Le très brûlant été.

Paris est entièrement pavoisé aux couleurs de l'Entente; cela s'est fait en un jour, après que la démolition des magasins germaniques - dont les laiteries Maggi, horriblement pillées - inspirèrent aux commerçants le vif désir de se prouver français avec leurs étalages. beaucoup affichent sur la devanture leur livret militaire. D'autres: "Le patron est à Verdun", "à Toul", "à Lunéville", les plus simples mettent "maison française" et le moindre Seligmann accroche son petit drapeau. La plupart des devantures sont fermées, sous l'égide flottante du gai morceau de toile qui la décore. Rues presque vides, tous les hommes partis, tous les autres requisitionnés, le demi-monde a disparu, le monde a pris du service. Paris est joli cependant, est beau: au-dessus des rues, des boulevards, des avenues silencieuses, l'Union Jack, les trois couleurs, les aigles russes se renvoient le soleil. C'est un immense 14 juillet qui serait grave, joyeux et noble.

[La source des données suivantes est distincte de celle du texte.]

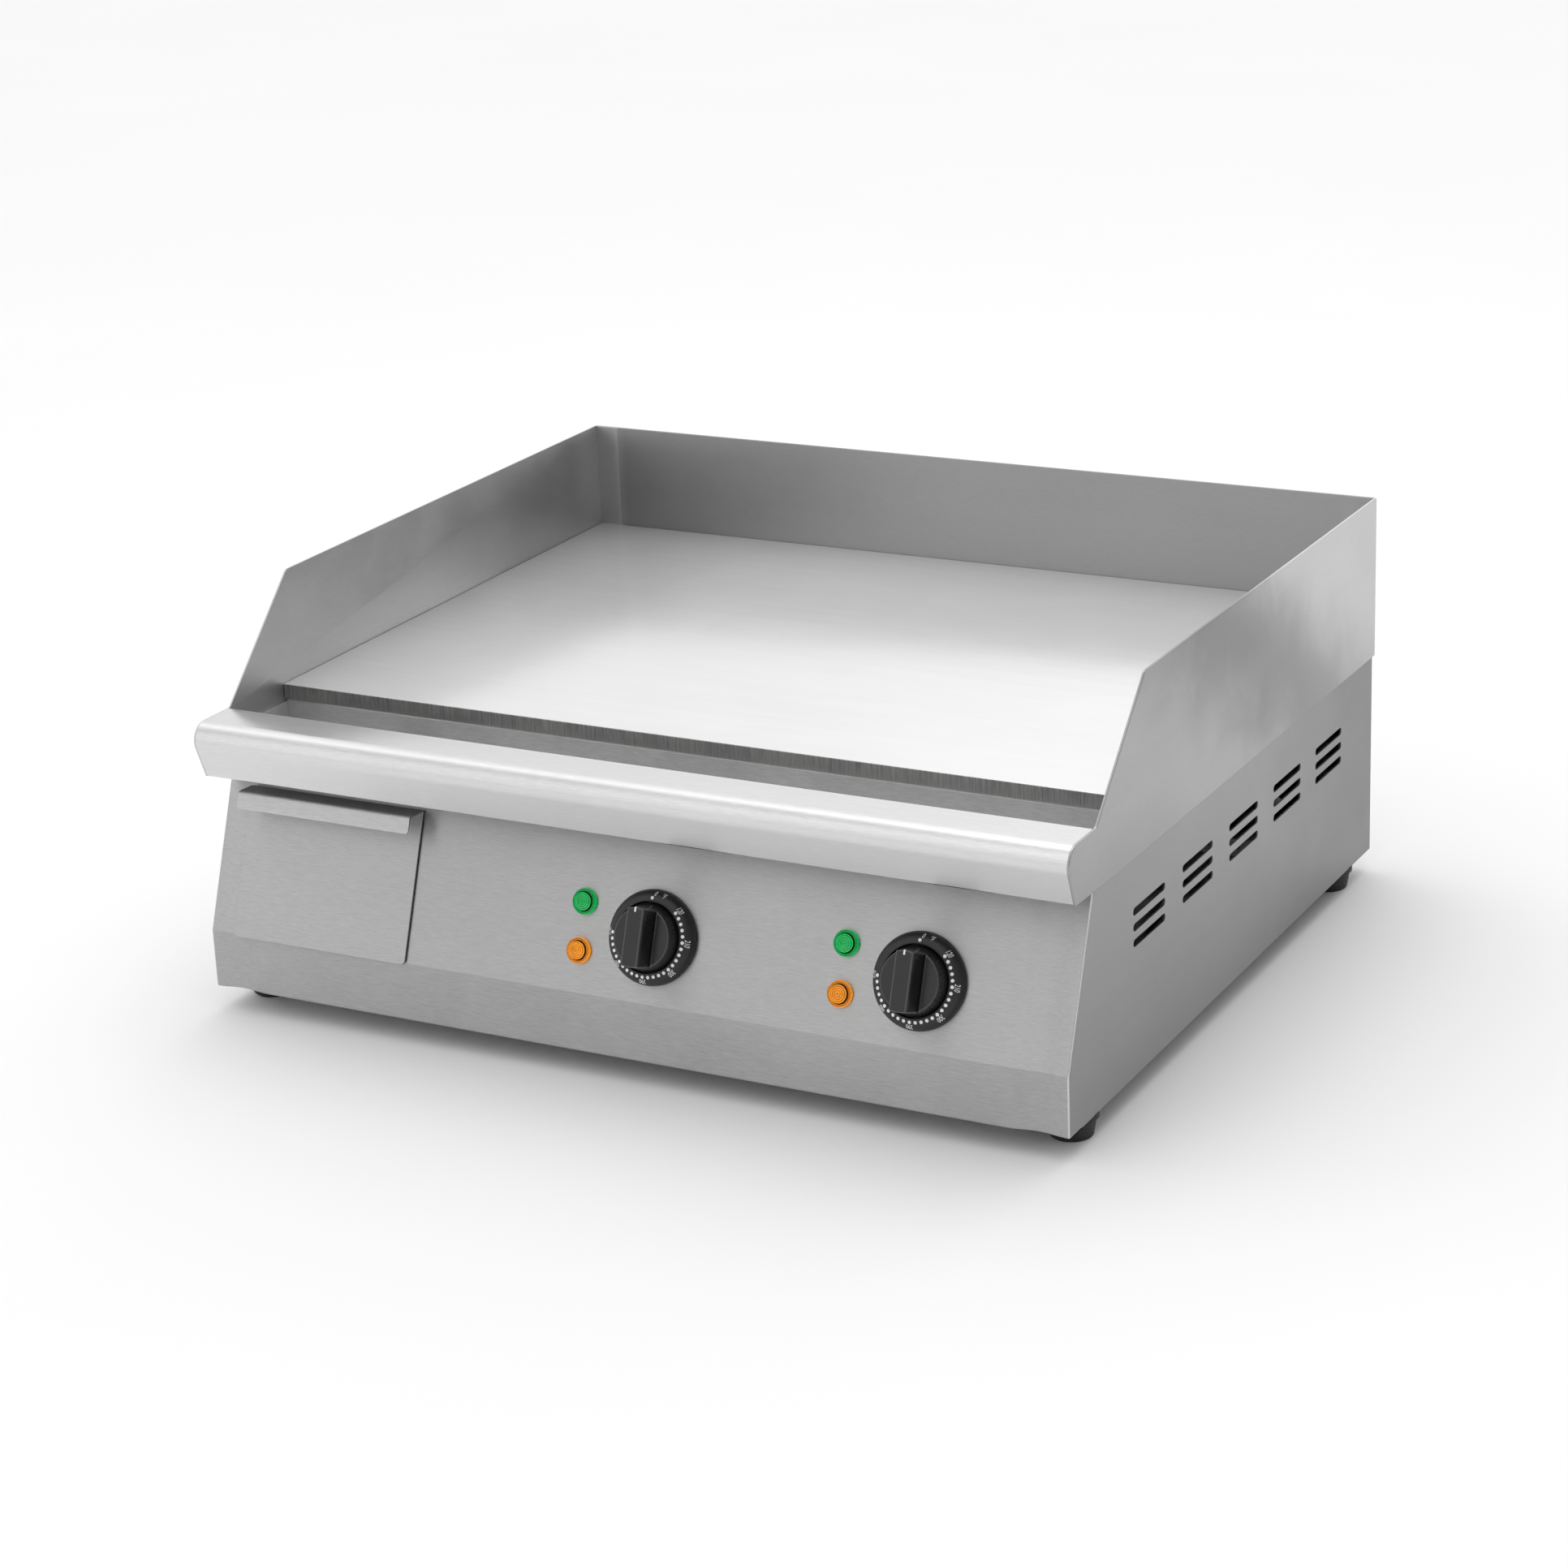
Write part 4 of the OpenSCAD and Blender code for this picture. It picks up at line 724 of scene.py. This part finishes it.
# Flat shapes in (x, y) about the dial's middle, lifted just clear of the ring's slope
def laidOnDial(points, clear):
    p = np.asarray(points, float)
    return np.column_stack([p[:, :2], dialHeight(np.hypot(p[:, 0], p[:, 1])) + clear])


# A round dot: three rings about its centre
def dialDot(angle):
    d = dialShape
    sides = 20
    a = math.radians(90 - angle)
    t = np.linspace(0, 2 * math.pi, sides, endpoint=False)
    centre = np.array([math.cos(a), math.sin(a)]) * d["dotRadius"]
    circle = np.column_stack([np.cos(t), np.sin(t)])
    rings = [centre + s * d["dotSize"] * circle for s in (0.02, 0.55, 1.0)]
    return laidOnDial(np.vstack(rings), d["dotLift"]), gridFaces(3, sides, True) + [list(range(sides))]


# Numerals drawn by the built-in font, cut fine and wrapped round the dial with their tops outward
def dialText(words, angle):
    d = dialShape
    data = bpy.data.curves.new("numeral", "FONT")
    data.body, data.align_x, data.size, data.shear = words, "CENTER", 1.0, digits["slant"]
    shown = bpy.data.objects.new("numeral", data)
    bpy.context.scene.collection.objects.link(shown)
    bpy.context.view_layer.update()
    mesh = bpy.data.meshes.new_from_object(shown.evaluated_get(bpy.context.evaluated_depsgraph_get()))
    bpy.data.objects.remove(shown)
    work = bmesh.new()
    work.from_mesh(mesh)
    bmesh.ops.remove_doubles(work, verts=work.verts, dist=1e-5)
    bmesh.ops.triangulate(work, faces=work.faces)
    for i in range(3):
        longEdges = [q for q in work.edges if q.calc_length() > digits["longestEdge"]]
        bmesh.ops.subdivide_edges(work, edges=longEdges, cuts=1)
        bmesh.ops.triangulate(work, faces=work.faces)
    flatPoints = np.array([v.co[:2] for v in work.verts])
    faces = [[v.index for v in f.verts] for f in work.faces]
    work.free()
    bpy.data.meshes.remove(mesh)
    flatPoints = flatPoints * [digits["narrowed"], 1] * d["textHeight"] / digits["height"]
    r = d["textRadius"] - d["textHeight"] / 2 + flatPoints[:, 1]
    a = math.radians(90 - angle) - flatPoints[:, 0] / d["textRadius"]
    return laidOnDial(np.column_stack([r * np.cos(a), r * np.sin(a)]), d["textLift"]), faces


# Painted pointer on the grip's upper end: a strip that follows the knob's height
def pointer():
    p = pointerShape
    rows, columns = 24, 5
    x, y = np.meshgrid(np.linspace(-p["halfWidth"], p["halfWidth"], columns),
                       np.linspace(p["start"], p["end"], rows))
    points = np.stack([x, y + p["shift"], knobHeight(x, y) + p["lift"]], -1)
    return points.reshape(-1, 3), gridFaces(rows, columns)


# A lamp lens: stepped collar, groove, and a dome with moulded rings, whose height is an ellipse's plus a
# cosine of the radius
def lens(radius):
    s = lensShape
    steps = 72
    r = np.linspace(0.02, 5.55, 44) * mm
    wave = s["wave"] * np.cos(r / mm * 2 * math.pi / (s["waveLength"] / mm))
    dome = s["domeFoot"] + s["domeRise"] * np.sqrt(np.clip(1 - (r / s["domeRadius"]) ** 2, 0, 1)) + wave
    collar = np.array([(5.62, 2.6), (5.7, 1.7), (6.0, 1.55), (6.25, 1.9), (6.5, 2.75), (6.9, 2.9),
                       (7.4, 2.7), (7.85, 2.2)]) * mm
    foot = [(radius, 1.4 * mm), (radius, 0.3 * mm), (radius - 0.2 * mm, 0.1 * mm), (0.02 * mm, 0.1 * mm)]
    profile = [*zip(r, dome), *collar, *foot]
    points, faces = turned(profile, steps)
    return points, faces + [list(range(steps)), list(range(len(points) - steps, len(points)))]


# Painted light and shade of a lens by the distance from its middle in millimetres: light and dark rings on the
# dome, a dark collar with bright edges
def lensRingLight(reach):
    dome = 0.95 + 0.55 * np.cos(reach * 2 * math.pi / 1.3)
    collar = 0.4 + 1.6 * np.clip(np.abs(reach - 7.1) - 0.2, 0, 1)
    return np.where(reach < 5.6, dome, collar)


def addAttribute(piece, name, values):
    piece.data.attributes.new(name, "FLOAT", "POINT").data.foreach_set("value", values)


def lampLens(side, lamp, material, slotName):
    node = f"{side}_{lamp}_lens"
    low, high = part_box(node)
    radius = (high.x - low.x) / 2
    centre = np.array([(low.x + high.x) / 2, high.y - radius * upPanel[1], low.z + radius * upPanel[2]])
    points, faces = lens(radius)
    face = newPiece(f"{side}{lamp.title()}LensFace", onPanel(points, centre), faces, material, "casing",
                    slotName, [node], bend=60, extra=[grooveShade])
    corners = np.zeros(len(face.data.vertices) * 3)
    face.data.vertices.foreach_get("co", corners)
    # The lens's painted light and shade, kept as the ring attribute
    addAttribute(face, "ring", lensRingLight(fromAxis(corners.reshape(-1, 3), centre) / mm))
    # Faces in the groove get the near-black plastic: painted shade
    fromGroove = lambda c: np.abs(fromAxis(c, centre) - lensShape["groove"])
    chooseMaterial(face, lambda normal, c: fromGroove(c) < lensShape["grooveHalf"])


# Paint is an open sheet whose faces look out from the panel
def painted(name, points, faces, place, body, slotName):
    points = onPanel(points, place)
    newPiece(name, points, facing(points, faces, outward), dialPaint, body, slotName,
             merge=False, turn=False)


for side in ("left", "right"):
    place = np.array(joint[side + "_knob_turn"]["pos_m"], float)
    control = side + "_control"
    points, faces, paintedHighlight = knob()
    knobBody = newPiece(side + "KnobBody", onPanel(points, place), faces, knobPlastic, control,
                        "knob_plastic", [side + "_knob"], bend=40, merge=False)
    addAttribute(knobBody, "paintedHighlight", paintedHighlight)
    painted(side + "KnobPointer", *pointer(), place, control, "knob_plastic")
    points, faces = dialRing()
    newPiece(side + "Dial", onPanel(points, place), faces, dialPlastic, "casing", "dial_plastic",
             [side + "_dial_ring"], bend=40)
    marks = [dialDot(0)]
    marks += [dialDot(dialScale["firstDot"] + dialScale["dotStep"] * i) for i in range(dialScale["dots"])]
    marks += [dialText(words, angle) for words, angle in dialScale["numerals"]]
    painted(side + "DialMarks", *joined(*marks), place, "casing", "dial_plastic")
    lampLens(side, "power", greenLens, "green_lens")
    lampLens(side, "heating", amberLens, "amber_lens")
print("controls made")

drawerFace = softened("drawer_front", "drawer", drawerSteel, 0.4 * mm, 50)
# The pull lip's faces get the lighter copy of the drawer steel: painted light on the lip
drawerFace.data.materials.append(lipLightSteel)
knobPlace = np.array(joint["left_knob_turn"]["pos_m"], float)
chooseMaterial(drawerFace, lambda normal, c: (c - knobPlace) @ outward > 14 * mm)  # the pull lip stands out

finishes = {
    casingSteel: "rear_panel base_plate control_panel",
    sideSteel: "left_side_panel right_side_panel",
    guardSteel: "splash_guard front_ledge",
    plateTop: "griddle_plate",
    troughSteel: "grease_trough drain_spout",
    drawerSteel: "drawer_front drawer_tray",
    footRubber: "front_left_foot front_right_foot rear_left_foot rear_right_foot",
    brightSteel: "foot_screws clamp_nuts casing_screws bulb_clips left_thermostat_shaft "
                 "right_thermostat_shaft",
    zincSteel: "left_drawer_guide right_drawer_guide insulation_pan element_clamps left_thermostat "
               "right_thermostat",
    brassMetal: "thermostat_screws earth_stud earth_nuts",
    copperMetal: "left_capillary right_capillary",
    heaterSheath: "left_heating_element right_heating_element",
    blanketFibre: "insulation_blanket",
    cutoutPlastic: "left_safety_cutout right_safety_cutout",
    redPlastic: "left_reset_button right_reset_button",
    blockCeramic: "terminal_block",
    wireRubber: "mains_loom",
    sleeveFibre: "left_zone_loom right_zone_loom",
    glandPlastic: "cable_gland gland_locknut",
    knobPlastic: "left_knob right_knob",
    dialPlastic: "left_dial_ring right_dial_ring",
    greenLens: "left_power_lens right_power_lens",
    amberLens: "left_heating_lens right_heating_lens",
    lampPlastic: "left_power_lamp left_heating_lamp right_power_lamp right_heating_lamp"}
for material, names in finishes.items():
    for name in names.split():
        nodes[name].data.materials.clear()
        nodes[name].data.materials.append(material)
print("finishes given to the CAD pieces")


# Pale matt floor: one wide square with faint mottling
def floorPiece():
    material, tree, shader = startMaterial("floorPaint")
    mottle = grain(tree, (0.4, 0.4, 0.4), 2.0)
    paint = shaded(tree, (0.9, 0.9, 0.9, 1), spread(tree, mottle, 0.995, 1.005))
    tree.links.new(paint, shader.inputs["Base Color"])
    shader.inputs["Roughness"].default_value = 0.9
    shader.inputs["Specular IOR Level"].default_value = 0.1
    mesh = bpy.data.meshes.new("floor")
    s = 14.0
    mesh.from_pydata([(-s, -s, 0), (s, -s, 0), (s, s, 0), (-s, s, 0)], [], [(0, 1, 2, 3)])
    mesh.materials.append(material)
    floor = bpy.data.objects.new("floor", mesh)
    bpy.context.scene.collection.objects.link(floor)


floorPiece()

studio = {"back": (-0.479, 0.878, 0.0), "right": (1.0, 0.0, 0.0), "strength": 1.28,
          "sweep": [(0.0, 0.5), (0.06, 0.55), (0.16, 0.75), (0.26, 1.15), (0.38, 1.1), (0.47, 0.85),
                    (0.56, 0.85), (0.68, 1.7), (0.86, 1.1), (1.0, 1.0)],
          "across": [(0.0, 0.75), (0.2, 0.75), (0.3, 0.85), (0.37, 1.08), (0.5, 1.0), (0.62, 0.75),
                     (0.75, 0.42), (1.0, 0.42)]}


# Studio light from all round: its brightness follows how far a direction points to the back, then how far
# it points to the right, where it is weaker
def studioWorld():
    world = bpy.data.worlds.new("studio")
    bpy.context.scene.world = world
    world.use_nodes = True
    tree = world.node_tree
    direction = addNode(tree, "TexCoord").outputs["Generated"]

    def along(axis):
        dot = addNode(tree, "VectorMath", {"operation": "DOT_PRODUCT"}, i0=direction, i1=axis)
        return remap(tree, dot.outputs["Value"], -1, 1, 0, 1)

    sweep = graded(tree, along(studio["back"]), studio["sweep"])
    light = combine(tree, "MULTIPLY", sweep, graded(tree, along(studio["right"]), studio["across"]))
    background = tree.nodes["Background"]
    tree.links.new(light, background.inputs[0])
    background.inputs[1].default_value = studio["strength"]


studioWorld()

overhead = {"place": (0.2, 0.4, 2.4), "aim": (0, 0, 0.1), "size": (1.8, 1.4), "power": 8}


def overheadLight():
    data = bpy.data.lights.new("overheadLight", "AREA")
    data.shape, data.energy = "RECTANGLE", overhead["power"]
    data.size, data.size_y = overhead["size"]
    lamp = bpy.data.objects.new("overheadLight", data)
    lamp.location = overhead["place"]
    aim = Vector(overhead["aim"]) - Vector(overhead["place"])
    lamp.rotation_euler = aim.to_track_quat("-Z", "Y").to_euler()
    bpy.context.scene.collection.objects.link(lamp)


overheadLight()

view = {"place": (1.09821, -2.03972, 0.93153), "yaw": 28.66, "pitch": -19.57, "roll": -2.44,
        "lens": 86.183, "sensor": 36.0}


# The camera looks along its yaw and pitch, and its level axes are turned about that line by the roll
def addCamera():
    yaw, pitch, roll = (math.radians(view[k]) for k in ("yaw", "pitch", "roll"))
    level = np.array([math.cos(yaw), math.sin(yaw), 0.0])
    forward = np.array([-math.sin(yaw) * math.cos(pitch), math.cos(yaw) * math.cos(pitch), math.sin(pitch)])
    upright = np.cross(level, forward)
    right = math.cos(roll) * level + math.sin(roll) * upright
    up = -math.sin(roll) * level + math.cos(roll) * upright
    data = bpy.data.cameras.new("camera")
    data.sensor_width, data.lens, data.clip_end = view["sensor"], view["lens"], 100
    camera = bpy.data.objects.new("camera", data)
    rows = np.column_stack([right, up, -forward, view["place"]]).tolist()
    camera.matrix_world = Matrix(rows + [[0, 0, 0, 1]])
    bpy.context.scene.collection.objects.link(camera)
    bpy.context.scene.camera = camera


addCamera()
bpy.context.scene.view_settings.view_transform = "Standard"

bpy.context.view_layer.update()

   Ce que je ne reverrai jamais, moi, et ce que l'on n'avait pas vu certainement depuis les Fédérations de 89, c'est le règne de la Fraternité. Peut-être qu'au Paradis, cela nous sera donné encore... Et nous vivons au paradis, le ciel est là, pour des jours fugitifs, parfaits, héroïques.

   Le premier signe a été pour moi les cochers de fiacres et de taxis, subitement prévenants, amicaux et désintéressés. Ensuite, les téléphones, les postes, les gares, les restaurants où chacun pour la première et dernière fois de sa vie, fait de son mieux, aide l'étranger, l'inconnu, le semblable. Dans les rues, je puis rentrer seule la nuit sans que les hommes ne me parlent: l'insulte a quitté Paris.

Et si je m'assieds sur un banc près des gens qui m'auraient il y a un mois salement dévisagée, on se demandera les nouvelles de sa famille avec aménité. Dans les comités de secours, d'asistance, d'organisation sociale, l'archevêque voisine avec la secrétaire de la C. G. T. Et l'autre jour, des ouvriers anticléricaux, allant signer leur engagement, se trouvèrent près d'un rédacteur du Temps, enveloppé d'une pelisse, et qu'ils prirent pour un moine: "C'est-y vrai, lui dit l'un d'eux, après avoir cherché un euphémisme, que vous travaillez dans les églises? Oh, y a pas de mal!" Voici comment l'empereur d'Allemagne a pu, tout seul changer "à bas la calotte!"